Provided material:
=======

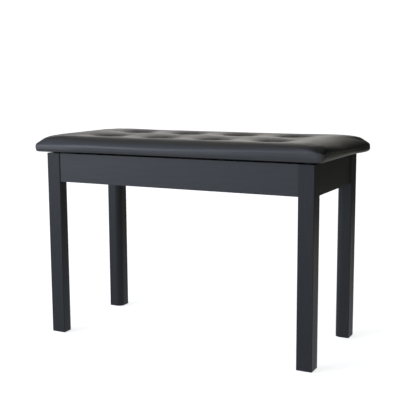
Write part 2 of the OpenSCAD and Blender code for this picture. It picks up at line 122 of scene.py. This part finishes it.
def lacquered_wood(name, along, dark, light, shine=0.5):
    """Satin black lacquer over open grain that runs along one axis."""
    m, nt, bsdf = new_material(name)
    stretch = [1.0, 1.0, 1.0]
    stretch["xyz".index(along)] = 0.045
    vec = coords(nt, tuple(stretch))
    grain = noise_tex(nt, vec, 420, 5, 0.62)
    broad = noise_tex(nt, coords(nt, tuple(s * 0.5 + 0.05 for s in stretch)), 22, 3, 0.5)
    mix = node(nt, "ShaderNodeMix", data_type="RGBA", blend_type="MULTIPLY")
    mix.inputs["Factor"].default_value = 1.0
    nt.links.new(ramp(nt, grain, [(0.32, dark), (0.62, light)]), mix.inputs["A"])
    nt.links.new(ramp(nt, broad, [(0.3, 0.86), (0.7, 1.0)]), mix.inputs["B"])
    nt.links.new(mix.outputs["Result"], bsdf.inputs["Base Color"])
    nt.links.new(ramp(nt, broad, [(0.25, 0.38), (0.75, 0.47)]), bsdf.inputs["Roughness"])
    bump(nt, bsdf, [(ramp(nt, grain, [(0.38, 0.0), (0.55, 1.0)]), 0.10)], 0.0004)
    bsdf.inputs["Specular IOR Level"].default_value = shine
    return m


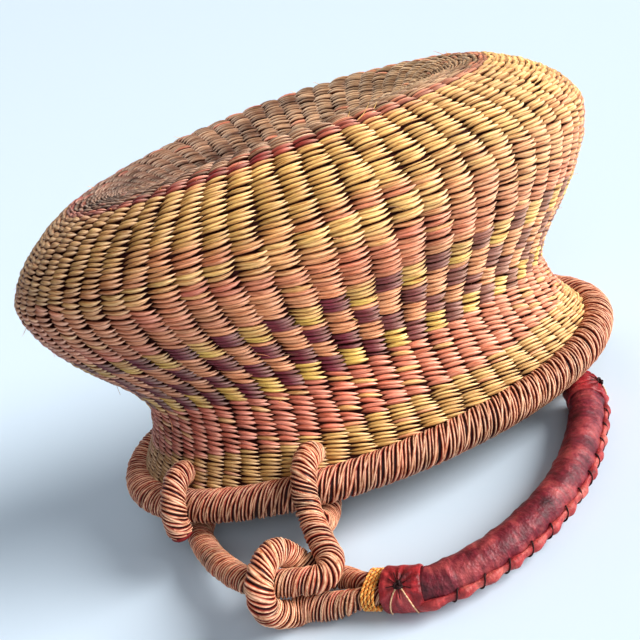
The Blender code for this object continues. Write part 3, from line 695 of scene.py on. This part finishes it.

=======

What is being asked: Take the lines above and print them exactly.

Exercise response:
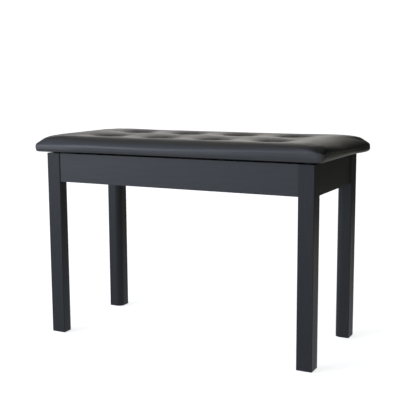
Write part 2 of the OpenSCAD and Blender code for this picture. It picks up at line 122 of scene.py. This part finishes it.
def lacquered_wood(name, along, dark, light, shine=0.5):
    """Satin black lacquer over open grain that runs along one axis."""
    m, nt, bsdf = new_material(name)
    stretch = [1.0, 1.0, 1.0]
    stretch["xyz".index(along)] = 0.045
    vec = coords(nt, tuple(stretch))
    grain = noise_tex(nt, vec, 420, 5, 0.62)
    broad = noise_tex(nt, coords(nt, tuple(s * 0.5 + 0.05 for s in stretch)), 22, 3, 0.5)
    mix = node(nt, "ShaderNodeMix", data_type="RGBA", blend_type="MULTIPLY")
    mix.inputs["Factor"].default_value = 1.0
    nt.links.new(ramp(nt, grain, [(0.32, dark), (0.62, light)]), mix.inputs["A"])
    nt.links.new(ramp(nt, broad, [(0.3, 0.86), (0.7, 1.0)]), mix.inputs["B"])
    nt.links.new(mix.outputs["Result"], bsdf.inputs["Base Color"])
    nt.links.new(ramp(nt, broad, [(0.25, 0.38), (0.75, 0.47)]), bsdf.inputs["Roughness"])
    bump(nt, bsdf, [(ramp(nt, grain, [(0.38, 0.0), (0.55, 1.0)]), 0.10)], 0.0004)
    bsdf.inputs["Specular IOR Level"].default_value = shine
    return m


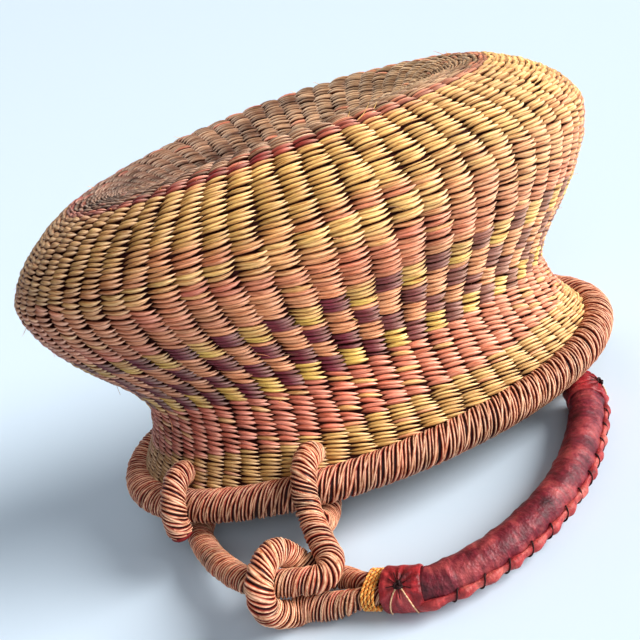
The Blender code for this object continues. Write part 3, from line 695 of scene.py on. This part finishes it.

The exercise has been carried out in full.